How neuroscientists are hacking into brain waves to open new frontiers


 Neuroscientists are following through on the promise of artificially enhanced bodies by creating the ability to "feel" flashes of light in invisible wavelengths, or building an entire virtual body that can be controlled via brain waves.

"Things that we used to think were hoaxes or science fiction are fast becoming reality," said Todd Coleman, a bioengineering professor at the University of California at San Diego. Coleman and other researchers surveyed the rapidly developing field of neuroprosthetics in Boston this weekend at the annual meeting of the American Association for the Advancement of Science.

One advance came to light just in the past week, when researchers reported that they successfully wired up rats to sense infrared light and move toward the signals to get a reward. "This was the first attempt … not to restore a function but to augment the range of sensory experience," said Duke University neurobiologist Miguel Nicolelis, the research team's leader.

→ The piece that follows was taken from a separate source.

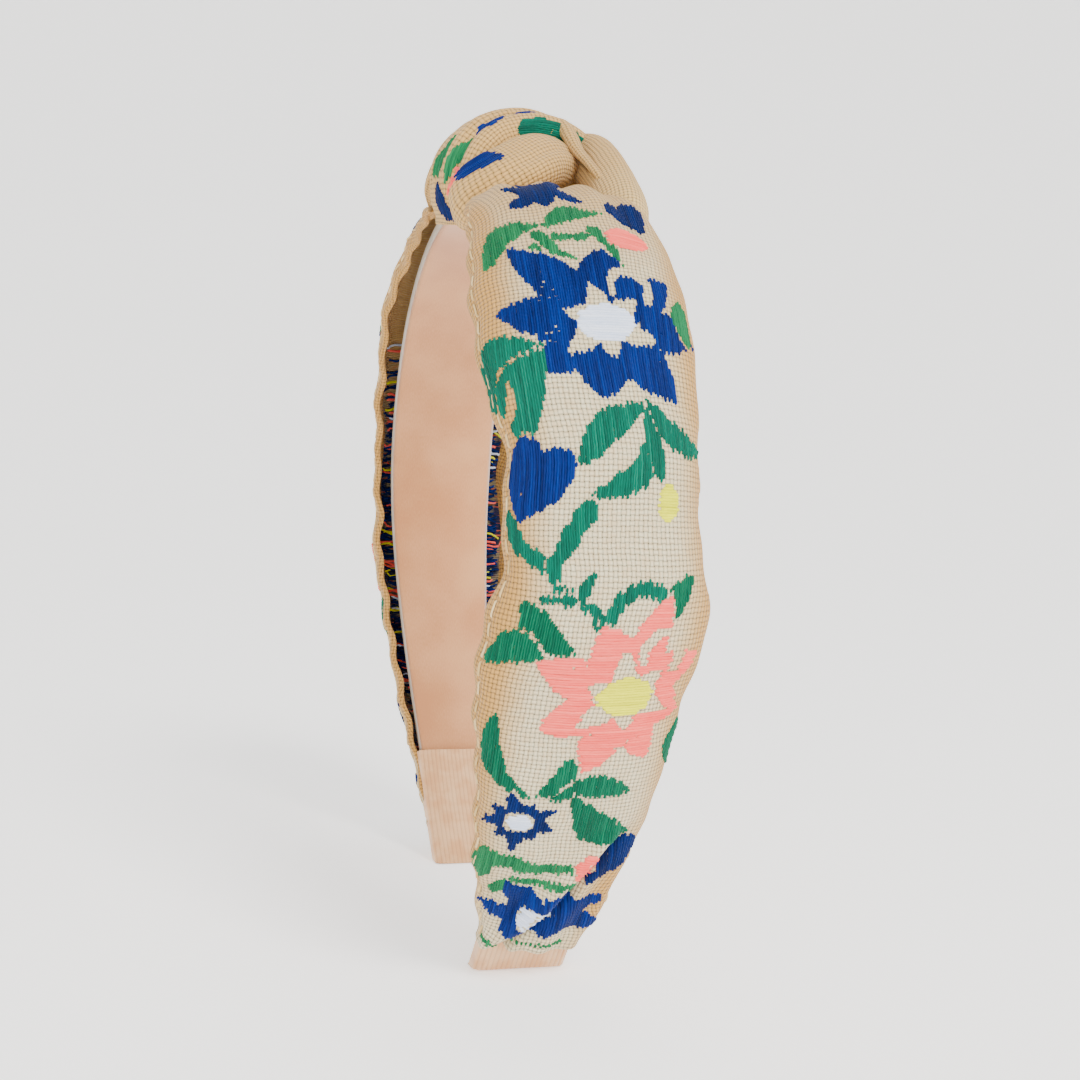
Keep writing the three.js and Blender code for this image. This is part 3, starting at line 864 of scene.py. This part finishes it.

The project, detailed in the journal Nature Communications, involved training rats to recognize a visible light source and poke at the source with its nose to get a sip of water. Then electrodes were implanted in a region of the rats' brains that is associated with whisker-touching. The electrodes were connected to an infrared sensor on the rats' heads, which stimulated the target neurons when the rat was facing the source of an infrared beam. Then the visible lights in the test cage were replaced by infrared lights.

It typically took about four weeks of practice for the rats to figure out how to use their new infrared sensory system, but eventually the rats could respond to the invisible light as well as they responded to the visible light. Presumably, they could "feel" where the infrared flash was coming from, as part of their whisker-touching sense.